End-users with dropped requests perceive a long response time, which can be approximated by:
\displaystyle \rho(T) = \frac{P_D}{T}

An attacker needs to choose attack parameters (B, L, V, T), and in theory the optimal parameters can be found by solving a nonlinear optimisation problem, or explored via simulation using e.g., the Java Modelling Tools (JMT) open source modelling toolkit for queueing networks. The authors demonstrate both of these approaches in sections 3.2 and 3.3 respectively. However, they both fail to address the dynamics of real systems. For that, we need to introduce a feedback control loop.

Maintaining optimal attack parameters using feedback control

Since baseline workloads vary (and so might system capacity), we need to dynamically adjust attack parameters to keep them in the sweet spot. Too little and the system will shrug the attacks off. Too much and detection mechanisms may be triggered.

Enter the feedback controller:

The controller is a Kalman filter which executes recursively for each new observation. First it creates an a priori estimate of the system state and error matrix, and then these are refined using the current measurement.

Using the Kalman filter, the Controller can predict the required attack parameters at the k-th burst given the historical results of all k-1 bursts, dynamically command the new parameters to the bots, and automatically and effectively launch Tail Attacks.

The observations needed by the filter are produced by the estimator. A “Prober” monitors attacks and is used to infer P_D (the damage period). It sends lightweight requests with short expect services times and uses the request-response intervals to monitor the impact of attacks without causing too much load during the “OFF” periods. The millibottleneck length P_{MB} is estimated by the attack bots themselves. These send a burst of heavyweight requests designed to make it through all the tiers of the application, and estimate the bottleneck length by measuring request-response intervals.

Tail attacks in action

The RUBBoS n-tier web application benchmark modelled on Slashdot is deployed in a variety of configurations across three cloud services. In the table below, the four digit (or three digit) notation #W#A#L#D represents the number of web servers, app servers, load balancers (may not be present) and database servers.

Columns 2 to 5 (in the table above) show the corresponding model parameters in our real cloud production setting experiments controlled by our attack framework. It clearly shows that our attacks controlled by our algorithm can achieve the predefined targets (5% drop ratio, damage length less than 100ms, millibottleneck length less than 500ms).

Here’s the same story plotted as a sequence of charts:

Detection and defence

Detecting and defending against Tail Attacks requires a three-pronged strategy:

  1. Fine-grained monitoring, with granularity less than the millibottlenecks period.
  2. Burst detection looking for potential attack bursts where requests are dropped, cross-tier queues are overflown, millibottlenecks (on e.g. CPU or I/O) occur, and there is a burst of requests.
  3. IP-based statistical analysis to try and separate the bots from legitimate users.

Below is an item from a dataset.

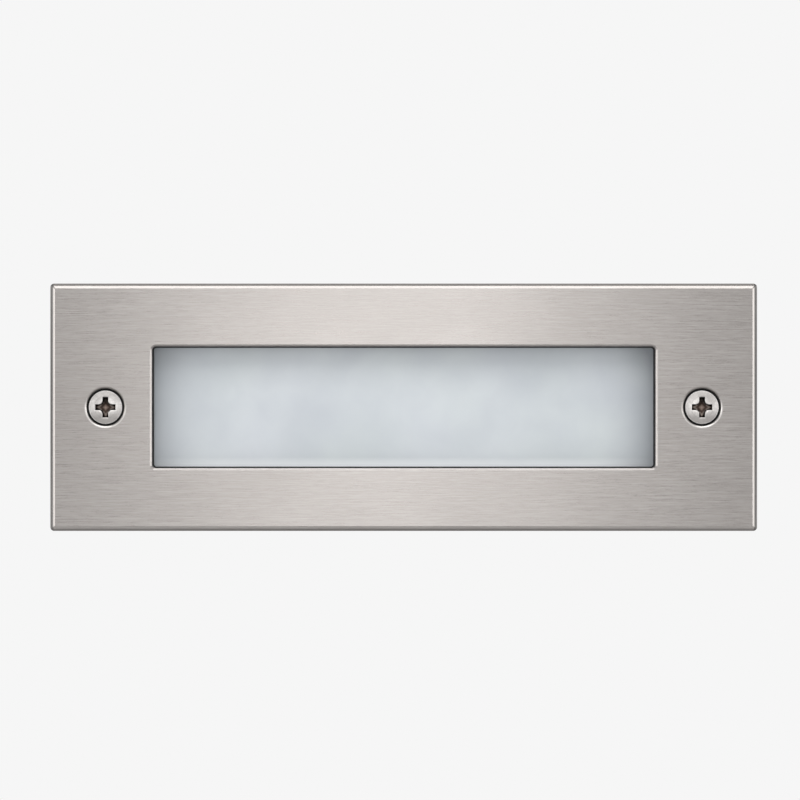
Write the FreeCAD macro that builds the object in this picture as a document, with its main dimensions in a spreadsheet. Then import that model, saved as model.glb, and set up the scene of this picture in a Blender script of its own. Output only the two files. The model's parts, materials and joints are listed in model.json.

For case 3, we can define a suspicion index for each IP address as:
\displaystyle SI_{IP} = \frac{NB_{IP}}{N_{IP}}

Where NB_{IP} and N_{IP} are the number of attacks for each IP during “ON” bursts and the attack interval T (including both “ON” and “OFF” periods) respectively. Plotting this for the RUBBoS experiment for example shows a clear separation between normal users and attackers.

Welcome to the emerging world of low-volume application DDoS attacks!